I did a little digging, however, and found some claims in some texts produced by writers of Armenian descent. To cite one example, Marian MacCurdy writes that “If the Armenian genocide had been recognized, it is possible that the Holocaust would not have occurred.” (The Mind’s Eye: Image and Memory in Writing About Trauma, p. 164). Amos Elon also quotes an Armenian official in Jerusalem observing, “The Armenian holocaust was forgotten or ignored. If it had not been ignored, perhaps Auschwitz would not have happened.” (Elon, Jerusalem: Battlegrounds of Memory, p. 226). Taking a more skeptical stance, Stefan Ihrig’s study, Justifying Genocide: Germany and the Armenians from Bismarck to Hitler declares, “the argument that without the Armenian Genocide there would not have been a Nazi Holocaust is unnecessary and to some extent folly” (Ihrig, p. 357).
Indeed, KK hardly needs to employ her counterfactual to defend her appeal, which remains fundamentally legitimate. Too many Turkish officials, academics, and others have denied the truth of what happened to the Armenians in the First World War. (By the same token, plenty of Turkish academics, journalists, and writers have taken a more critical and honest approach to the highly politicized subject).
The Armenian question aside, what does KK’s claim say about the current state of counterfactuals?
On the one hand, her advertisement reveals and reinforces the appeal of counterfactuals, which retain considerable rhetorical power. Her ad further enhances the value of speculative thinking, as she is employs it in defense of historical truth. This is important for a variety of reasons. In our increasingly “post-fact” and “post-truth” world, it is critical that we do, in fact, “honor the TRUTH IN OUR HISTORY.” For the record, this is the message that stands at the core of the forthcoming film, Denial, starring Rachel Weisz as historian Deborah Lipstadt. (See my forthcoming review in The Jewish Review of Books).
Yet, despite KK’s embrace of counterfactual reasoning to promote the cause of truth, many skeptical observers continue to see the former as antithetical to the latter.
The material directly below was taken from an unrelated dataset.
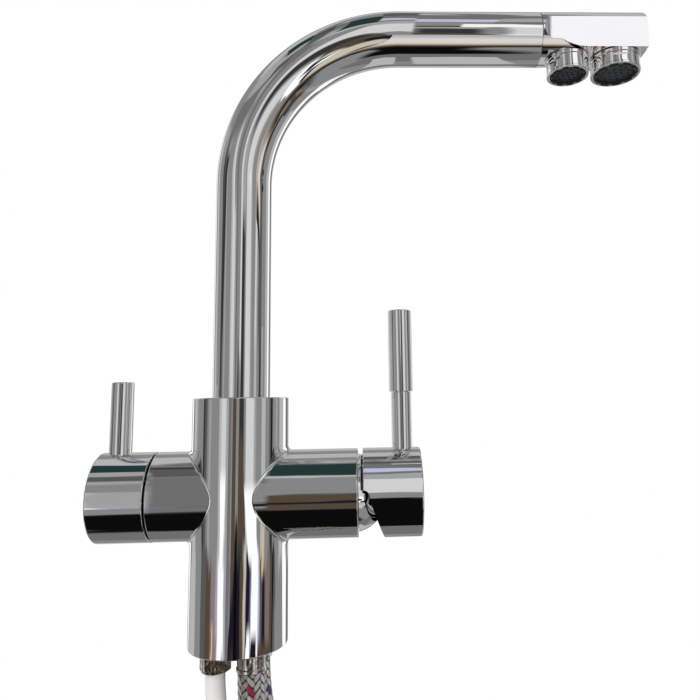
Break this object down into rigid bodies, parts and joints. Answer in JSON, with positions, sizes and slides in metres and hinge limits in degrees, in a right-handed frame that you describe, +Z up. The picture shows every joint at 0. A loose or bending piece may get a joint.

Counterfactual history is often accused of contributing to the increasingly blurred boundaries between fact and fiction, between historical truth and outright denial. All of these trends are often blamed on rise of postmodern culture, which has allegedly nurtured them with its relativistic spirit. There is a good deal of validity to this claim. But it would be entirely misguided to throw the counterfactual baby out with the dirty bathwater of historical denialism. Like any historical methodology, counterfactual speculation can be used for a wide range of trivial, mischievous, and also nefarious ends. It can also be used – as this blog has long maintained – to pursue the goal of enlightenment.
I wonder whether we are at a crossroads with respect to counterfactual history. On the one hand, we are clearly in the midst of a new “golden age” for the discipline, as seen in the proliferation of alternate history novels, web series, and television shows (coming soon: a blog post of mine on this theme for the Organization of American Historians). But the growing disaffection with the relativistic reality of western intellectual and cultural life may lead to a backlash.
I have been wondering if we are in store for a paradigm shift within western historical consciousness. Peter Novick’s celebrated study, That Noble Dream, convincingly shows how the American historical profession has vacillated between waves of support for the belief in objective truth and the belief in relativism. If, as I suspect, the free-wheeling relativism of our present-day world (on the World Wide Web, in our political discourse, and beyond) is going to stoke popular demand for a return to standards of objectivity, what will be the consequences for counterfactual thinking? Will it become re-stigmatized all over again as culpable for our excesses of relativism? Will it become the Socrates of historical methodologies, blamed for corrupting the minds of the young and impressionable?
All of these questions deserve more thought than I am able to provide at this juncture. But I hope to revisit them going forward as I continue researching the history of counterfactual history.